Design implications for supporting SA

Designers can support SA by aligning interfaces with the cognitive mechanisms above:

• Enhance perception: use salient displays, multimodal cues, and prioritization to draw attention to critical elements.
• Reduce working memory load: externalize state, use visualizations that integrate related information, provide history and trends.
• Support mental models: present causal relations, affordances, and explanations; avoid hiding system state behind automation.
• Facilitate projection: show predictions, trajectories, and what-if simulations; expose uncertainty and confidence.
• Support monitoring and recovery: provide indicators of data freshness, provenance, and confidence; design for easy information queries.
• Enable shared SA: provide shared visualizations, explicit annotations, and communication channels to sustain common ground.

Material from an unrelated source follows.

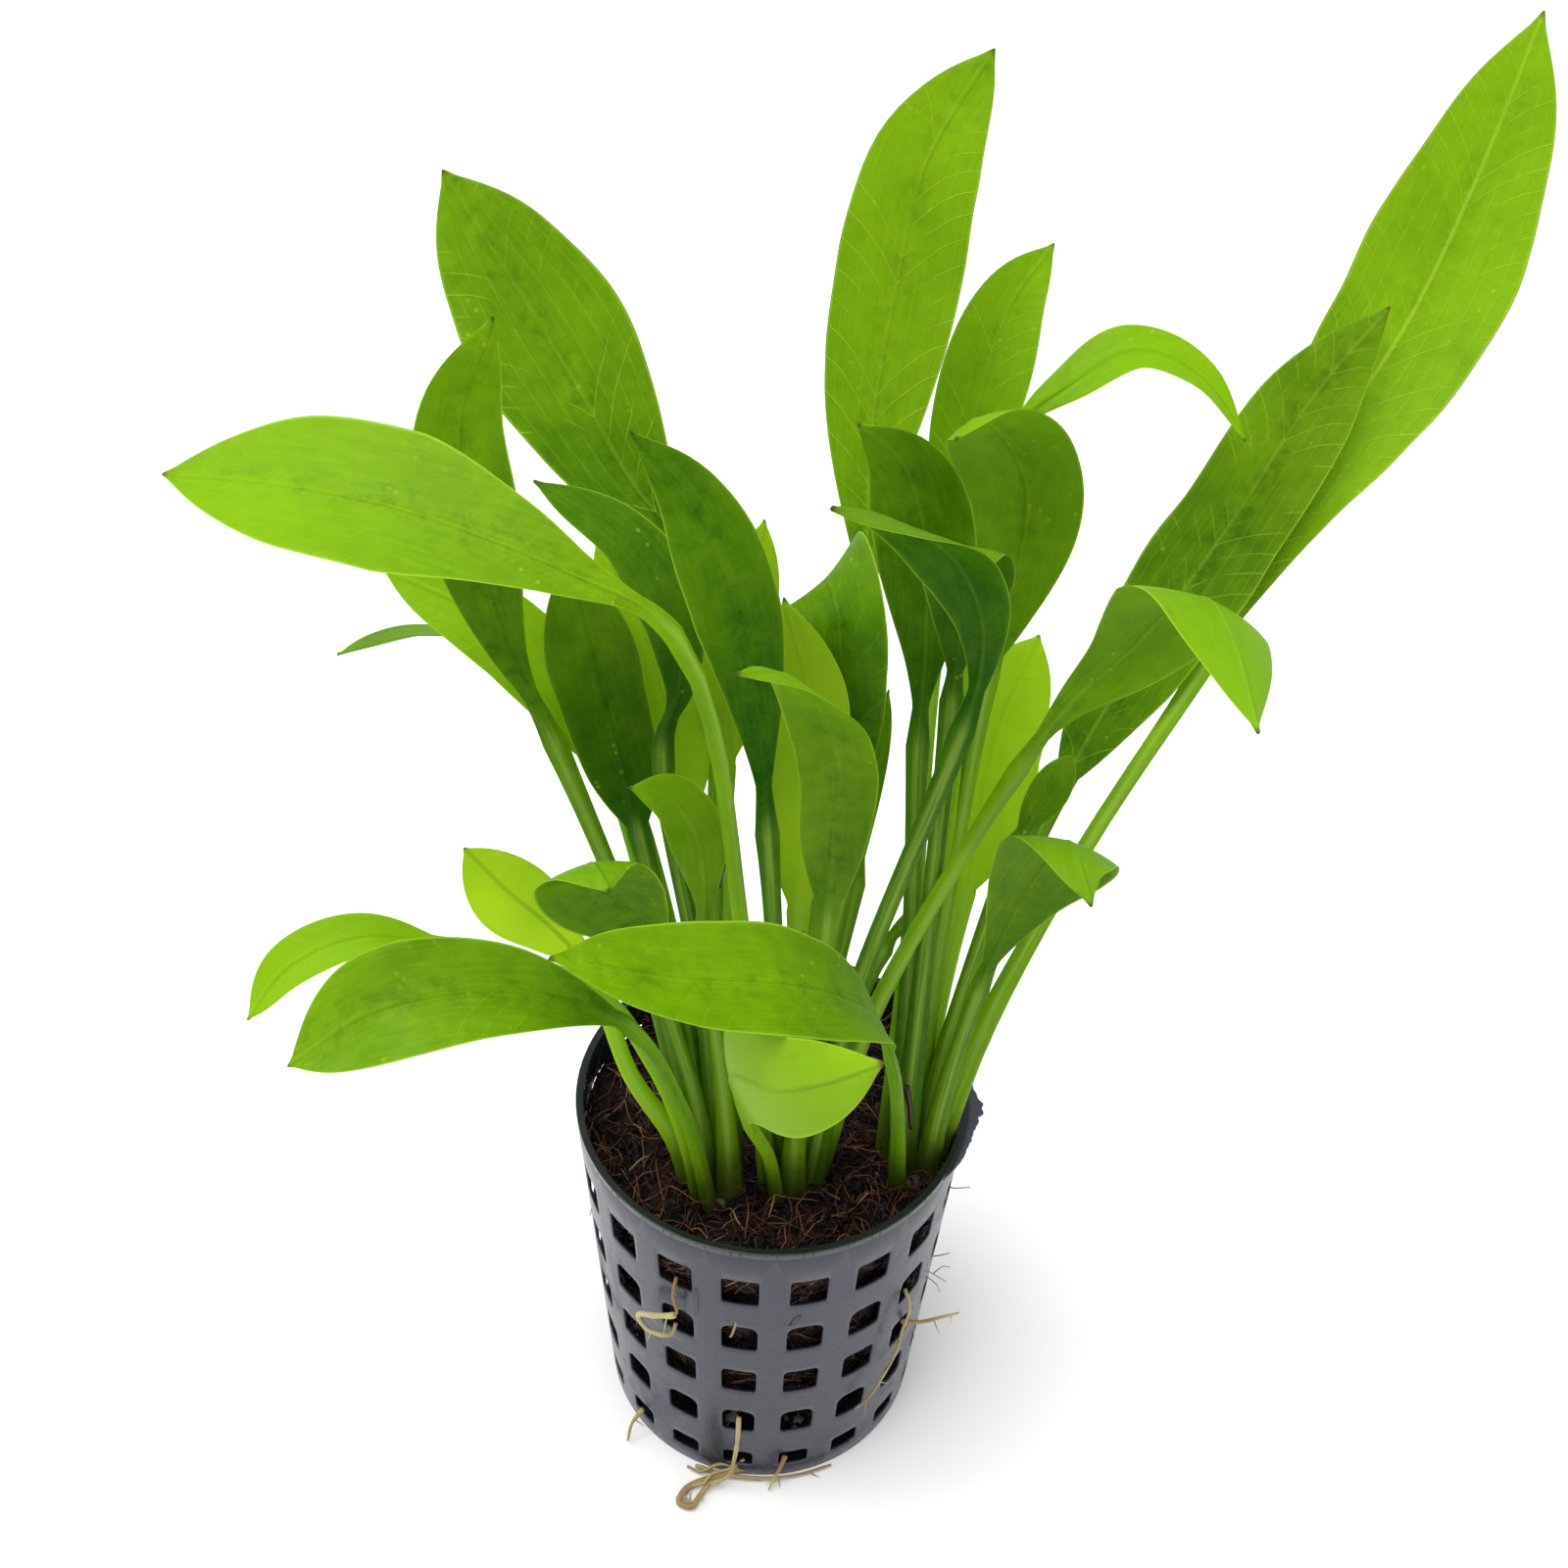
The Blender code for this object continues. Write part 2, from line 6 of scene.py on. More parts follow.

Simple illustrative pseudocode

The following pseudocode sketches an SA update loop used by an agent or interface:

# Pseudocode: simplified situational awareness update loop

while True:
    raw_inputs = sense_environment()            # perception
    attended = apply_attention_policy(raw_inputs)  # select salient/relevant items
    current_state = integrate(attended, working_memory)  # working memory + binding
    update_mental_model(current_state, long_term_knowledge)
    future_states = simulate_projection(current_state, mental_model)  # prediction
    confidence = estimate_uncertainty(current_state, future_states)
    decision = select_action(current_state, future_states, confidence)  # decision-making
    execute(decision)
    monitor_outcomes_and_metacognition()        # update SA, detect gaps
    wait(dt)

Summary

Situational awareness is the dynamic cognitive state that combines perception, comprehension, and projection to support timely decisions and actions. It rests on interacting mechanisms—attention, working memory, long-term knowledge, pattern recognition, prediction, decision-making, and metacognitive monitoring—and is subject to limits (capacity, bias, time pressure). Effective interface and system design should explicitly support these mechanisms to maintain accurate, actionable SA for individuals and teams.